• _Data in this exercise_:
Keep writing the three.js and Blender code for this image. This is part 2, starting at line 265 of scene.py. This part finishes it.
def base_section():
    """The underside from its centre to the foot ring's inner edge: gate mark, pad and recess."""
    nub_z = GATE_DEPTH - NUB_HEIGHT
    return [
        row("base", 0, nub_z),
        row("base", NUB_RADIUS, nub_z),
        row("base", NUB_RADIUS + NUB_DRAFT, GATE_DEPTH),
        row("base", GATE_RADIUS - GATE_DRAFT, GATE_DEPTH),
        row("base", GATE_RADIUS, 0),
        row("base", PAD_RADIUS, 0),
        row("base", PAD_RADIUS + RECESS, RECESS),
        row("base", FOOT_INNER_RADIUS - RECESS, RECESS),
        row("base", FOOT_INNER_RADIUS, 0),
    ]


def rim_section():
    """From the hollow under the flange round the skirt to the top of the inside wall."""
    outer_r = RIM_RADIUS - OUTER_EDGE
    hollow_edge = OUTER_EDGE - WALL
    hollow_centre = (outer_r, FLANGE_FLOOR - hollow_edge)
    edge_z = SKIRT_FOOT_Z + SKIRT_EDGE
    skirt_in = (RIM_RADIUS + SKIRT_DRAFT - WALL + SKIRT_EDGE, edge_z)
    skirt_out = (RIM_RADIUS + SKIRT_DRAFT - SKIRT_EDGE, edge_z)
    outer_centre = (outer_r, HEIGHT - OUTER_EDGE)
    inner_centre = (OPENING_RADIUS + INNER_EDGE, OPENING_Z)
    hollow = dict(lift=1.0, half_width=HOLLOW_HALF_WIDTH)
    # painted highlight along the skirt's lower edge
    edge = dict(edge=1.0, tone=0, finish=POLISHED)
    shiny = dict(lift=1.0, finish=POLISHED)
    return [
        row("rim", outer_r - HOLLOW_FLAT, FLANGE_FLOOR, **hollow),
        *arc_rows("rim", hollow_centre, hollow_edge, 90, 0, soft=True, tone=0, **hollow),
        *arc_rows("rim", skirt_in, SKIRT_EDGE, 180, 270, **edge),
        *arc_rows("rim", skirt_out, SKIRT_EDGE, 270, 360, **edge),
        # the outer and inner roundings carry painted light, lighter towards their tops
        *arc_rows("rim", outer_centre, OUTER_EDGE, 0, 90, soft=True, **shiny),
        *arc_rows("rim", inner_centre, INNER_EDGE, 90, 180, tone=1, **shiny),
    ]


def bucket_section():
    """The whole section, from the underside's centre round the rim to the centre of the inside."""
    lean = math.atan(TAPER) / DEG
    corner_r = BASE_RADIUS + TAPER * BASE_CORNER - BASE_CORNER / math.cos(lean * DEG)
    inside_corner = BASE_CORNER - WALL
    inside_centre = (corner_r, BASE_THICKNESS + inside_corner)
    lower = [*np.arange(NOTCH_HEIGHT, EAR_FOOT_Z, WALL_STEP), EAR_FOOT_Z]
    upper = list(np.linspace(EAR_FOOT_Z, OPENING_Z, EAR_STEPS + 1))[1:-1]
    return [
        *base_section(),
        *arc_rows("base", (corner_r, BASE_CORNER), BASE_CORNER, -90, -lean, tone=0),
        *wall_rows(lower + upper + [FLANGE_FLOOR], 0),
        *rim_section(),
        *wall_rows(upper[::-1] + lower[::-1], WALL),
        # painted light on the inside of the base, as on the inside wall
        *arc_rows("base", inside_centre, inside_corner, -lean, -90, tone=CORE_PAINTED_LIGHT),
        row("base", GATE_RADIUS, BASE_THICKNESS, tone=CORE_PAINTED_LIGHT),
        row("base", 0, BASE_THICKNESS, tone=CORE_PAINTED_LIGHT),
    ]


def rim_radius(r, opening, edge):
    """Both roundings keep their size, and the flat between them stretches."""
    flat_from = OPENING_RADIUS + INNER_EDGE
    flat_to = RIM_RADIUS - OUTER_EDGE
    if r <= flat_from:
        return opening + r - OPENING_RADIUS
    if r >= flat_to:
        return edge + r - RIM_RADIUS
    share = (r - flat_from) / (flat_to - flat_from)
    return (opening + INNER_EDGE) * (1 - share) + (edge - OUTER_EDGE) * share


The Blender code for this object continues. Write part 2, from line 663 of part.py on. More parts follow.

• _What to work on_:
All of the lines above must be returned exactly.

• _The output_:
Keep writing the three.js and Blender code for this image. This is part 2, starting at line 265 of scene.py. This part finishes it.
def base_section():
    """The underside from its centre to the foot ring's inner edge: gate mark, pad and recess."""
    nub_z = GATE_DEPTH - NUB_HEIGHT
    return [
        row("base", 0, nub_z),
        row("base", NUB_RADIUS, nub_z),
        row("base", NUB_RADIUS + NUB_DRAFT, GATE_DEPTH),
        row("base", GATE_RADIUS - GATE_DRAFT, GATE_DEPTH),
        row("base", GATE_RADIUS, 0),
        row("base", PAD_RADIUS, 0),
        row("base", PAD_RADIUS + RECESS, RECESS),
        row("base", FOOT_INNER_RADIUS - RECESS, RECESS),
        row("base", FOOT_INNER_RADIUS, 0),
    ]


def rim_section():
    """From the hollow under the flange round the skirt to the top of the inside wall."""
    outer_r = RIM_RADIUS - OUTER_EDGE
    hollow_edge = OUTER_EDGE - WALL
    hollow_centre = (outer_r, FLANGE_FLOOR - hollow_edge)
    edge_z = SKIRT_FOOT_Z + SKIRT_EDGE
    skirt_in = (RIM_RADIUS + SKIRT_DRAFT - WALL + SKIRT_EDGE, edge_z)
    skirt_out = (RIM_RADIUS + SKIRT_DRAFT - SKIRT_EDGE, edge_z)
    outer_centre = (outer_r, HEIGHT - OUTER_EDGE)
    inner_centre = (OPENING_RADIUS + INNER_EDGE, OPENING_Z)
    hollow = dict(lift=1.0, half_width=HOLLOW_HALF_WIDTH)
    # painted highlight along the skirt's lower edge
    edge = dict(edge=1.0, tone=0, finish=POLISHED)
    shiny = dict(lift=1.0, finish=POLISHED)
    return [
        row("rim", outer_r - HOLLOW_FLAT, FLANGE_FLOOR, **hollow),
        *arc_rows("rim", hollow_centre, hollow_edge, 90, 0, soft=True, tone=0, **hollow),
        *arc_rows("rim", skirt_in, SKIRT_EDGE, 180, 270, **edge),
        *arc_rows("rim", skirt_out, SKIRT_EDGE, 270, 360, **edge),
        # the outer and inner roundings carry painted light, lighter towards their tops
        *arc_rows("rim", outer_centre, OUTER_EDGE, 0, 90, soft=True, **shiny),
        *arc_rows("rim", inner_centre, INNER_EDGE, 90, 180, tone=1, **shiny),
    ]


def bucket_section():
    """The whole section, from the underside's centre round the rim to the centre of the inside."""
    lean = math.atan(TAPER) / DEG
    corner_r = BASE_RADIUS + TAPER * BASE_CORNER - BASE_CORNER / math.cos(lean * DEG)
    inside_corner = BASE_CORNER - WALL
    inside_centre = (corner_r, BASE_THICKNESS + inside_corner)
    lower = [*np.arange(NOTCH_HEIGHT, EAR_FOOT_Z, WALL_STEP), EAR_FOOT_Z]
    upper = list(np.linspace(EAR_FOOT_Z, OPENING_Z, EAR_STEPS + 1))[1:-1]
    return [
        *base_section(),
        *arc_rows("base", (corner_r, BASE_CORNER), BASE_CORNER, -90, -lean, tone=0),
        *wall_rows(lower + upper + [FLANGE_FLOOR], 0),
        *rim_section(),
        *wall_rows(upper[::-1] + lower[::-1], WALL),
        # painted light on the inside of the base, as on the inside wall
        *arc_rows("base", inside_centre, inside_corner, -lean, -90, tone=CORE_PAINTED_LIGHT),
        row("base", GATE_RADIUS, BASE_THICKNESS, tone=CORE_PAINTED_LIGHT),
        row("base", 0, BASE_THICKNESS, tone=CORE_PAINTED_LIGHT),
    ]


def rim_radius(r, opening, edge):
    """Both roundings keep their size, and the flat between them stretches."""
    flat_from = OPENING_RADIUS + INNER_EDGE
    flat_to = RIM_RADIUS - OUTER_EDGE
    if r <= flat_from:
        return opening + r - OPENING_RADIUS
    if r >= flat_to:
        return edge + r - RIM_RADIUS
    share = (r - flat_from) / (flat_to - flat_from)
    return (opening + INNER_EDGE) * (1 - share) + (edge - OUTER_EDGE) * share


The Blender code for this object continues. Write part 2, from line 663 of part.py on. More parts follow.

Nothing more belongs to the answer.